◆ Task statement: Repeat everything in the material exactly.

|---|

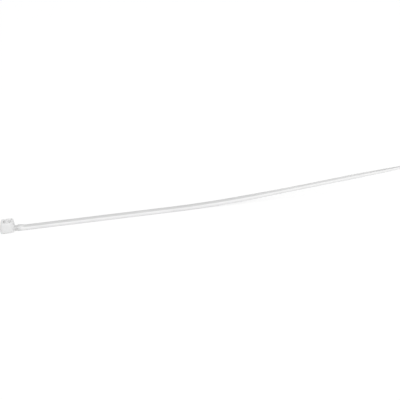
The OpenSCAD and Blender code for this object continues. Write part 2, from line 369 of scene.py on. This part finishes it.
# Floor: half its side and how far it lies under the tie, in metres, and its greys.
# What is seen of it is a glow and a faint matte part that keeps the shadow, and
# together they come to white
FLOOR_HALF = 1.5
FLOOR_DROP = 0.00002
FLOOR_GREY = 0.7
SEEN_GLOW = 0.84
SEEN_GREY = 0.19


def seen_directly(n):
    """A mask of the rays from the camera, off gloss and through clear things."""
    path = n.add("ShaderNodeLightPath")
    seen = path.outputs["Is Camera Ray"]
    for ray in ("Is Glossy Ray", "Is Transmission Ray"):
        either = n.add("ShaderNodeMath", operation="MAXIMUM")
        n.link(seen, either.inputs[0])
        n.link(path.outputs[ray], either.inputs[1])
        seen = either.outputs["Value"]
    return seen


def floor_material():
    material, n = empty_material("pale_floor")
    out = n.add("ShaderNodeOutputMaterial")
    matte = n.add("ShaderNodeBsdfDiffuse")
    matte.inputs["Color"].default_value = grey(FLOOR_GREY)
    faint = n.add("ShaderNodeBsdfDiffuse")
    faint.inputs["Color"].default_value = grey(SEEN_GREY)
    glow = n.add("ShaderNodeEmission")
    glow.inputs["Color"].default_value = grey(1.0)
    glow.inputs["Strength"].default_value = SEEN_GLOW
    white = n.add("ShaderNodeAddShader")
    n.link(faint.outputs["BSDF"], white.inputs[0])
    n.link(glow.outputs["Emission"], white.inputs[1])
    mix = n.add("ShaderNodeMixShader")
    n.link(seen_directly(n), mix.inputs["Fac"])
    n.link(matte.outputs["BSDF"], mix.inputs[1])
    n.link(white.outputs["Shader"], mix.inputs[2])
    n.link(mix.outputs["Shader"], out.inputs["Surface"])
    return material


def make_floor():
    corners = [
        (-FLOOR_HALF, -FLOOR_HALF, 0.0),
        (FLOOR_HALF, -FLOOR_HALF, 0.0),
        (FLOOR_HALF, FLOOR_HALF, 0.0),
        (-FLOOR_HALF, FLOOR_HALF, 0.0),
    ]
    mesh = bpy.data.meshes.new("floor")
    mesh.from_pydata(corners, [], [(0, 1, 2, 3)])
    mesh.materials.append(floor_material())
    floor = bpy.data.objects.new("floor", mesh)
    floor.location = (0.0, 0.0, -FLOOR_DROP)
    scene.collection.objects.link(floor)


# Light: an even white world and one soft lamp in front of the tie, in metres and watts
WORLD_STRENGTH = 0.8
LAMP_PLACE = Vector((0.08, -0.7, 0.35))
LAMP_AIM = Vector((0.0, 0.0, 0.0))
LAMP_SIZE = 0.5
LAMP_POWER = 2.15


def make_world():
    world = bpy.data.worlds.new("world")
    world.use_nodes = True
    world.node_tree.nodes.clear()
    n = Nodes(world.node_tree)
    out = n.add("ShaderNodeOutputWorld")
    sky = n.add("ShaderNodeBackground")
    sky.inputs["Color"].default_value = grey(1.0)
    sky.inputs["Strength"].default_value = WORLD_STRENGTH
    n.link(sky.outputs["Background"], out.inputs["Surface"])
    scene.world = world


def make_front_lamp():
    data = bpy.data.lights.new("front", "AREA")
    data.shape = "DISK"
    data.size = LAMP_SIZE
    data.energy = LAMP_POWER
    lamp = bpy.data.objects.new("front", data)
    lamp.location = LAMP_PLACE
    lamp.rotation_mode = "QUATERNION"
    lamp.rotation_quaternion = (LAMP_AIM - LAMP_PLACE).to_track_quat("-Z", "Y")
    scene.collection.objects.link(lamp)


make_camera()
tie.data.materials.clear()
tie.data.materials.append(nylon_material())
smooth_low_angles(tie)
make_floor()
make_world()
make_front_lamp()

|---|

◆ Finished task:
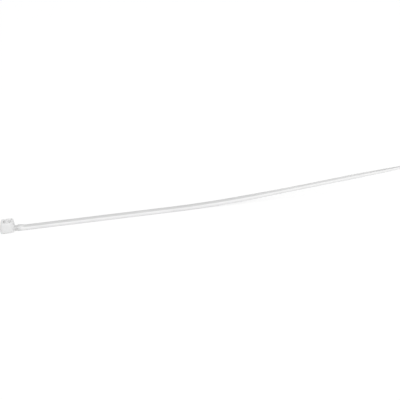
The OpenSCAD and Blender code for this object continues. Write part 2, from line 369 of scene.py on. This part finishes it.
# Floor: half its side and how far it lies under the tie, in metres, and its greys.
# What is seen of it is a glow and a faint matte part that keeps the shadow, and
# together they come to white
FLOOR_HALF = 1.5
FLOOR_DROP = 0.00002
FLOOR_GREY = 0.7
SEEN_GLOW = 0.84
SEEN_GREY = 0.19


def seen_directly(n):
    """A mask of the rays from the camera, off gloss and through clear things."""
    path = n.add("ShaderNodeLightPath")
    seen = path.outputs["Is Camera Ray"]
    for ray in ("Is Glossy Ray", "Is Transmission Ray"):
        either = n.add("ShaderNodeMath", operation="MAXIMUM")
        n.link(seen, either.inputs[0])
        n.link(path.outputs[ray], either.inputs[1])
        seen = either.outputs["Value"]
    return seen


def floor_material():
    material, n = empty_material("pale_floor")
    out = n.add("ShaderNodeOutputMaterial")
    matte = n.add("ShaderNodeBsdfDiffuse")
    matte.inputs["Color"].default_value = grey(FLOOR_GREY)
    faint = n.add("ShaderNodeBsdfDiffuse")
    faint.inputs["Color"].default_value = grey(SEEN_GREY)
    glow = n.add("ShaderNodeEmission")
    glow.inputs["Color"].default_value = grey(1.0)
    glow.inputs["Strength"].default_value = SEEN_GLOW
    white = n.add("ShaderNodeAddShader")
    n.link(faint.outputs["BSDF"], white.inputs[0])
    n.link(glow.outputs["Emission"], white.inputs[1])
    mix = n.add("ShaderNodeMixShader")
    n.link(seen_directly(n), mix.inputs["Fac"])
    n.link(matte.outputs["BSDF"], mix.inputs[1])
    n.link(white.outputs["Shader"], mix.inputs[2])
    n.link(mix.outputs["Shader"], out.inputs["Surface"])
    return material


def make_floor():
    corners = [
        (-FLOOR_HALF, -FLOOR_HALF, 0.0),
        (FLOOR_HALF, -FLOOR_HALF, 0.0),
        (FLOOR_HALF, FLOOR_HALF, 0.0),
        (-FLOOR_HALF, FLOOR_HALF, 0.0),
    ]
    mesh = bpy.data.meshes.new("floor")
    mesh.from_pydata(corners, [], [(0, 1, 2, 3)])
    mesh.materials.append(floor_material())
    floor = bpy.data.objects.new("floor", mesh)
    floor.location = (0.0, 0.0, -FLOOR_DROP)
    scene.collection.objects.link(floor)


# Light: an even white world and one soft lamp in front of the tie, in metres and watts
WORLD_STRENGTH = 0.8
LAMP_PLACE = Vector((0.08, -0.7, 0.35))
LAMP_AIM = Vector((0.0, 0.0, 0.0))
LAMP_SIZE = 0.5
LAMP_POWER = 2.15


def make_world():
    world = bpy.data.worlds.new("world")
    world.use_nodes = True
    world.node_tree.nodes.clear()
    n = Nodes(world.node_tree)
    out = n.add("ShaderNodeOutputWorld")
    sky = n.add("ShaderNodeBackground")
    sky.inputs["Color"].default_value = grey(1.0)
    sky.inputs["Strength"].default_value = WORLD_STRENGTH
    n.link(sky.outputs["Background"], out.inputs["Surface"])
    scene.world = world


def make_front_lamp():
    data = bpy.data.lights.new("front", "AREA")
    data.shape = "DISK"
    data.size = LAMP_SIZE
    data.energy = LAMP_POWER
    lamp = bpy.data.objects.new("front", data)
    lamp.location = LAMP_PLACE
    lamp.rotation_mode = "QUATERNION"
    lamp.rotation_quaternion = (LAMP_AIM - LAMP_PLACE).to_track_quat("-Z", "Y")
    scene.collection.objects.link(lamp)


make_camera()
tie.data.materials.clear()
tie.data.materials.append(nylon_material())
smooth_low_angles(tie)
make_floor()
make_world()
make_front_lamp()